The problem: Your answer should consist solely of the lines from the one with "extrude(amount=stud_top - bracket_base" through the one with "bpy.context.scene.collection.objects.link(empty)", copied exactly, endpoints included.

Records supplied:
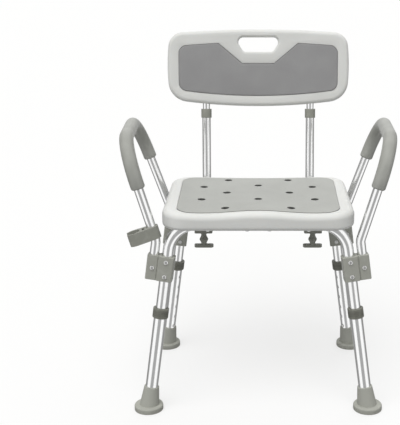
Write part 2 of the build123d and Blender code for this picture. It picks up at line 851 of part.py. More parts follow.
back_screw_list = []
for x in (-back_spacing / 2, back_spacing / 2):
    lower = Vector(x, back_axis(back_bottom).Y, back_bottom) + button_dir * front_face
    for up in back_screws_up:
        head_at = Plane(origin=lower + back_up * up, z_dir=button_dir)
        back_screw_list.append(make_screw(head_at, back_screw_length))
with BuildPart() as backrest_screws:
    add(back_screw_list)
save(backrest_screws, "backrest_screws")

# ---------------------------------------------------------------- seat
drains = [(x * side, y) for x, rows in drain_columns for y in rows for side in (-1, 1) if x or side > 0]
bow_screws = [
    (x * side, bow_y * end) for x in seat_screw_columns for side in (-1, 1) for end in (-1, 1)
]
saddle_y = seat_depth / 2 - saddle_setback
bracket_screws_at = [
    (side * (back_spacing / 2 + out), y)
    for side in (-1, 1)
    for out in (-bracket_screw_out, bracket_screw_out)
    for y in (knob_y - seat_y, saddle_y)
]


def seat_plane(height):
    """Level plane at a height, with its origin under the middle of the seat."""
    return Plane((0, seat_y, height))


def seat_pad_outline(margin):
    """The seat pad's outline, grown by a margin."""
    front = -pad_depth / 2 - margin
    rear = pad_depth / 2 + margin
    with BuildSketch() as outline:
        with BuildLine():
            low = ThreePointArc(
                (-pad_front_width / 2 - margin, front),
                (0, front + pad_front_dip),
                (pad_front_width / 2 + margin, front),
            )
            Polyline(
                low @ 1,
                (pad_rear_width / 2 + margin, rear),
                (-pad_rear_width / 2 - margin, rear),
                low @ 0,
            )
        make_face()
        fillet(outline.vertices(), pad_corner_r)
    return outline.sketch


with BuildPart() as seat_cavity:
    cavity_floor = seat_base + moulding_wall
    cavity_height = seat_thickness - pad_sunk - 2 * moulding_wall
    with BuildSketch(seat_plane(cavity_floor)):
        RectangleRounded(
            seat_width - 2 * moulding_wall, seat_depth - 2 * moulding_wall, seat_corner_r - moulding_wall
        )
    extrude(amount=cavity_height)
    fillet(seat_cavity.faces().sort_by(Axis.Z)[-1].edges(), cavity_edge_r)
    fillet(seat_cavity.faces().sort_by(Axis.Z)[0].edges(), cavity_edge_r)
    with BuildSketch(seat_plane(cavity_floor)):
        with Locations(*drains):
            Circle(drain_d / 2 + moulding_wall)
        with Locations(*bow_screws, *bracket_screws_at):
            Circle(screw_d / 2 + boss_wall)
    extrude(amount=cavity_height, mode=Mode.SUBTRACT)
    with BuildSketch(seat_plane(cavity_floor)):
        with Locations((0, -bow_y), (0, bow_y)):
            Rectangle(seat_width, bow_tube_d + 2 * moulding_wall)
    extrude(amount=bow_height + half_bow + moulding_wall - cavity_floor, mode=Mode.SUBTRACT)

with BuildPart() as seat_shell:
    with BuildSketch(seat_plane(seat_base)):
        RectangleRounded(seat_width, seat_depth, seat_corner_r)
    extrude(amount=seat_thickness)
    fillet(seat_shell.faces().sort_by(Axis.Z)[-1].edges(), seat_top_round)
    fillet(seat_shell.faces().sort_by(Axis.Z)[0].edges(), seat_bottom_round)
    with BuildSketch(seat_plane(seat_shell_top - pad_sunk)):
        add(seat_pad_outline(pad_gap))
    extrude(amount=pad_sunk, mode=Mode.SUBTRACT)
    add(seat_cavity.part, mode=Mode.SUBTRACT)
    for end in (-1, 1):
        groove = tube_along(bow_line(end), bow_tube_d + 2 * same_part_gap, 0)
        add(groove.part, mode=Mode.SUBTRACT)
    with BuildSketch(seat_plane(seat_base)):
        with Locations(*drains):
            Circle(drain_d / 2)
    extrude(amount=seat_thickness, mode=Mode.SUBTRACT)
    with BuildSketch(seat_plane(seat_base)):
        with Locations(*bow_screws):
            Circle(screw_d / 2 + same_part_gap)
    extrude(amount=seat_screw_length - half_bow + bow_sunk + screw_tip_gap, mode=Mode.SUBTRACT)
    with BuildSketch(seat_plane(seat_base)):
        with Locations(*bracket_screws_at):
            Circle(screw_d / 2 + same_part_gap)
    extrude(amount=bracket_screw_length - bracket_flange + screw_tip_gap, mode=Mode.SUBTRACT)
save(seat_shell, "seat_shell")

with BuildPart() as seat_pad:
    with BuildSketch(seat_plane(seat_height - pad_thickness)):
        add(seat_pad_outline(0))
        with Locations(*drains):
            Circle(drain_d / 2, mode=Mode.SUBTRACT)
    extrude(amount=pad_thickness)
save(seat_pad, "seat_pad")

seat_screw_list = []
for x, y in bow_screws:
    head_at = Plane(origin=(x, seat_y + y, bow_height - half_bow), z_dir=(0, 0, -1))
    seat_screw_list.append(make_screw(head_at, seat_screw_length))
with BuildPart() as seat_screws:
    add(seat_screw_list)
save(seat_screws, "seat_screws")


# ---------------------------------------------------------------- brackets under the seat
def make_bracket(y, length):
    """Left bracket that holds the level run of a back tube against the seat's underside."""
    middle = (-back_spacing / 2, y)
    floor = back_run_height - back_tube_d / 2 - bracket_floor
    with BuildPart() as made:
        with BuildSketch(Plane((*middle, floor))):
            RectangleRounded(bracket_width, length, bracket_corner_r)
        extrude(amount=seat_base - floor)
        with BuildSketch(Plane((*middle, seat_base))):
            RectangleRounded(bracket_flange_width, length, bracket_corner_r)
        extrude(amount=-bracket_flange)
        tube_end = Plane(origin=(*middle, back_run_height), z_dir=(0, 1, 0))
        drill(tube_end, back_tube_d + 2 * same_part_gap, length, both=True)
        for out in (-bracket_screw_out, bracket_screw_out):
            drill(Plane((middle[0] + out, y, seat_base)), screw_hole_d, -bracket_flange)
    return made


bracket_base = back_run_height - back_tube_d / 2 - bracket_floor
stud_top = back_run_height + back_tube_d / 2 + knob_stud_past_tube
knob_plane = Plane((-back_spacing / 2, knob_y, bracket_base))
plain_bracket = make_bracket(knob_y, bracket_length)
with BuildPart() as knob_bracket:
    add(plain_bracket.part)
    drill(knob_plane, knob_stud_d + 2 * running_gap, bracket_floor + tube_wall)
    stud_room = knob_plane.offset(bracket_floor)
    drill(stud_room, knob_stud_d + 2 * knob_stud_gap, stud_top + moving_gap - bracket_base - bracket_floor)

saddle = make_bracket(seat_y + saddle_y, saddle_length)
for place, planes in sides.items():
    save(mirrored(knob_bracket, planes), f"knob_bracket_{place}")
    save(mirrored(saddle, planes), f"back_saddle_{place}")

bracket_screw_list = []
for x, y in bracket_screws_at:
    head_at = Plane(origin=(x, seat_y + y, seat_base - bracket_flange), z_dir=(0, 0, -1))
    bracket_screw_list.append(make_screw(head_at, bracket_screw_length))
with BuildPart() as bracket_screws:
    add(bracket_screw_list)
save(bracket_screws, "bracket_screws")

with BuildPart() as tube_plugs:
    for side in (-1, 1):
        end_plane = Plane(origin=(side * back_spacing / 2, run_front, back_run_height), z_dir=(0, 1, 0))
        with BuildSketch(end_plane):
            Circle(back_tube_d / 2)
        extrude(amount=-plug_rim)
        with BuildSketch(end_plane):
            Circle(back_tube_d / 2 - tube_wall - same_part_gap)
        extrude(amount=plug_length - plug_rim)
save(tube_plugs, "tube_plugs")

# ---------------------------------------------------------------- T-knobs that lock the back tubes
with BuildPart() as knob:
    with BuildSketch(Plane.XZ):
        with BuildLine():
            neck = knob_neck_d / 2
            flange = knob_flange_d / 2
            low = knob_bar - knob_length
            FilletPolyline(
                (0, -moving_gap),
                (flange, -moving_gap),
                (flange, -moving_gap - knob_flange),
                (neck, -moving_gap - 2 * knob_flange),
                radius=knob_edge_r,
            )
            Spline(
                (neck, -moving_gap - 2 * knob_flange),
                (knob_bulge_d / 2, (low - 2 * knob_flange) / 2),
                (neck, low),
                tangents=((0, -1), (0, -1)),
            )
            Polyline((neck, low), (0, low), (0, -moving_gap))
        make_face()
    revolve(axis=Axis.Z)
    with BuildSketch(Plane.XY.offset(-knob_length)):
        SlotOverall(knob_bar_length, knob_bar_width)
    extrude(amount=knob_bar)
    fillet(knob.faces().sort_by(Axis.Z)[0].edges(), knob_bar_edge_r)
    with BuildSketch(Plane.XY.offset(-moving_gap - knob_flange)):
        Circle(knob_stud_d / 2)
    extrude(amount=stud_top - bracket_base + moving_gap + knob_flange)
with BuildPart() as left_knob:
    add(knob.part.moved(Location(knob_plane.origin)))
for place, planes in sides.items():
    save(mirrored(left_knob, planes), f"knob_{place}")
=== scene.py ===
import json
from math import cos, pi, radians

import bmesh
import bpy
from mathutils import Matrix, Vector


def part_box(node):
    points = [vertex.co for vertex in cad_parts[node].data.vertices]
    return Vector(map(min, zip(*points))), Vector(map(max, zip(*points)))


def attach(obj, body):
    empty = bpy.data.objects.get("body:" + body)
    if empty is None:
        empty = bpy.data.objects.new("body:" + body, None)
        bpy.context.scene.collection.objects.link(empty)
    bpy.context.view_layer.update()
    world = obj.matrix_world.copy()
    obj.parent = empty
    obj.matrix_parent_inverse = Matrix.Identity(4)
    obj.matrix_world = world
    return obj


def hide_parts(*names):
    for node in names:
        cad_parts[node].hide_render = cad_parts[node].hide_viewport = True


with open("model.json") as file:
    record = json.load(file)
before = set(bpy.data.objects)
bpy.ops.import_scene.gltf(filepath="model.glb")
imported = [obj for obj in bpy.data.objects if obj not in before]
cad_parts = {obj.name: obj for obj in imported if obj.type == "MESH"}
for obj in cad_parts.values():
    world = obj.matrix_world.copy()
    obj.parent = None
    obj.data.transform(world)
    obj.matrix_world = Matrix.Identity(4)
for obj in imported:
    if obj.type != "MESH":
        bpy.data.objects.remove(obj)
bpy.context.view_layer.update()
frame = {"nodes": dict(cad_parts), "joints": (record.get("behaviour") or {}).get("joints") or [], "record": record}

# ---------------------------------------------------------------- the view
# The chair stands square on, seen from the front at a standing adult's chest height, with the
# view turned down enough to show the top of the seat and all four feet.
lens = bpy.data.cameras.new("front_view")
lens.lens = 78.74
lens.sensor_width = 36
lens.shift_x = -0.137
lens.shift_y = 0.0012
eye = bpy.data.objects.new("front_view", lens)
eye.location = (0, -1.9132, 0.9246)
eye.rotation_euler = (radians(73.78), 0, 0)
bpy.context.scene.collection.objects.link(eye)
bpy.context.scene.camera = eye
bpy.context.scene.view_settings.view_transform = "Standard"

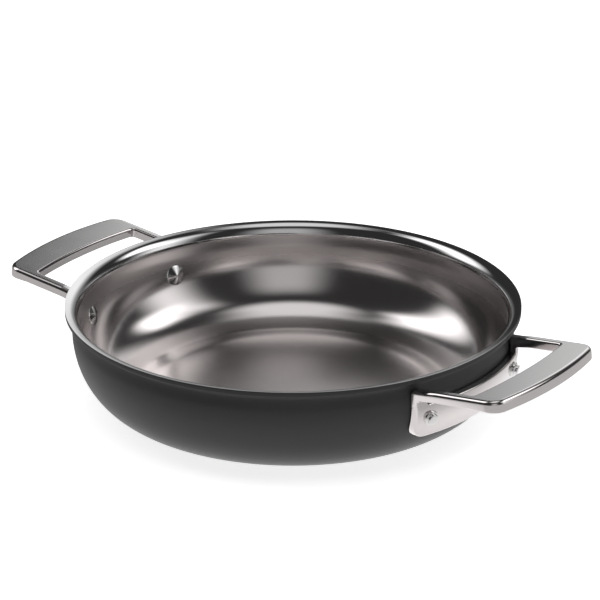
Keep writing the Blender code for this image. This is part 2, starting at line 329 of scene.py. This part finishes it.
# %% Sizes of the loop seen from above, in metres, measured from the rim
loop_half_width = 0.0642
loop_reach = 0.0590
loop_bow_radius = 0.273
loop_corner_radius = 0.012
arm_width = 0.0080
window_half_width = loop_half_width - arm_width
window_reach = 0.0327
window_bow_radius = 0.367
window_corner_radius = 0.0030
plate_thickness = 0.0057
root_front = -0.0104
root_back = root_front - plate_thickness
print(f"loop {loop_half_width * 2000:.0f} mm wide, on a plate {plate_thickness * 1000:.1f} mm thick")

# %% [markdown]
# ### The outline of the loop
#
# Seen from above, the loop has two straight arms and a grip that bows outwards, with a rounding at
# each corner. The window inside it has the same kind of outline, with a straighter bow and tight
# corners. Both could be traced freehand. Here they are built from arcs that are tangent to each
# other, as in a technical drawing, so that their bright edges have no kinks.

# %% Arcs, and the bowed end that loop and window share
def arc(centre, start, end, steps):
    """Points from one spoke of a circle to another, the short way round."""
    first = atan2(start.y, start.x)
    sweep = (atan2(end.y, end.x) - first + pi) % (2 * pi) - pi
    angles = [first + sweep * step / steps for step in range(steps + 1)]
    return [(centre.x + start.length * cos(angle), centre.y + start.length * sin(angle))
            for angle in angles]


def bowed_end(half_width, reach, bow_radius, corner_radius, corner_steps, bow_steps=40):
    """Two straight sides joined by a shallow bow, with a rounding tangent to both."""
    bow_centre = Vector((reach - bow_radius, 0.0))
    rise = half_width - corner_radius
    run = sqrt((bow_radius - corner_radius) ** 2 - rise * rise)
    corner_centre = bow_centre + Vector((run, rise))
    bow_spoke = Vector((run, rise)).normalized() * corner_radius
    corner = arc(corner_centre, Vector((0.0, corner_radius)), bow_spoke, corner_steps)
    bow_start = corner_centre + bow_spoke - bow_centre
    bow = arc(bow_centre, bow_start, Vector((bow_start.x, -bow_start.y)), bow_steps)
    return corner + bow[1:-1] + [(x, -y) for x, y in corner[::-1]]


# %% The outline, once round the outside and back round the window
outside = bowed_end(loop_half_width, loop_reach, loop_bow_radius, loop_corner_radius,
                    corner_steps=16)
inside = bowed_end(window_half_width, window_reach, window_bow_radius, window_corner_radius,
                   corner_steps=8)
outline = [(root_back, loop_half_width)] + outside + [(root_back, -loop_half_width)]
outline += [(root_back, -window_half_width)] + inside[::-1] + [(root_back, window_half_width)]
print(f"outline of the loop: {len(outline)} points")

# %% [markdown]
# ### Tools for the flat model
#
# The outline is drawn as a chain of points too, then filled and given its thickness. After that,
# the faces and edges to work on have to be picked. By hand that takes the mouse. In code they are
# found by their place or their normal, which keeps working when a size is changed.

# %% A flat outline given a thickness
def slab(name, flat_outline, thickness):
    """A flat outline of points (x, y), filled and extruded down."""
    piece = chain(name, [(x, y, 0.0) for x, y in flat_outline])
    bpy.ops.mesh.select_all(action="SELECT")
    bpy.ops.mesh.edge_face_add()
    bpy.ops.mesh.extrude_region_move(TRANSFORM_OT_translate={"value": (0.0, 0.0, -thickness)})
    bpy.ops.mesh.select_all(action="SELECT")
    bpy.ops.mesh.normals_make_consistent(inside=False)
    return piece


# %% Selecting by place
same_place = 0.00002


def near(value, target):
    return abs(value - target) < same_place


def start_selecting(piece, kind):
    """Deselects all of the mesh, and leaves edit mode so that its points can be read and picked."""
    edit(piece)
    bpy.ops.mesh.select_mode(type=kind)
    bpy.ops.mesh.select_all(action="DESELECT")
    leave_edit()


def select_points(piece, test):
    """Selects the points whose place passes the test, and nothing else."""
    start_selecting(piece, "VERT")
    for point in piece.data.vertices:
        point.select = test(point.co)
    edit(piece)


def select_faces(piece, test):
    """Selects the faces whose centre and normal pass the test."""
    start_selecting(piece, "FACE")
    for face in piece.data.polygons:
        face.select = test(face.center, face.normal)
    edit(piece)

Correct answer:
    extrude(amount=stud_top - bracket_base + moving_gap + knob_flange)
with BuildPart() as left_knob:
    add(knob.part.moved(Location(knob_plane.origin)))
for place, planes in sides.items():
    save(mirrored(left_knob, planes), f"knob_{place}")
=== scene.py ===
import json
from math import cos, pi, radians

import bmesh
import bpy
from mathutils import Matrix, Vector


def part_box(node):
    points = [vertex.co for vertex in cad_parts[node].data.vertices]
    return Vector(map(min, zip(*points))), Vector(map(max, zip(*points)))


def attach(obj, body):
    empty = bpy.data.objects.get("body:" + body)
    if empty is None:
        empty = bpy.data.objects.new("body:" + body, None)
        bpy.context.scene.collection.objects.link(empty)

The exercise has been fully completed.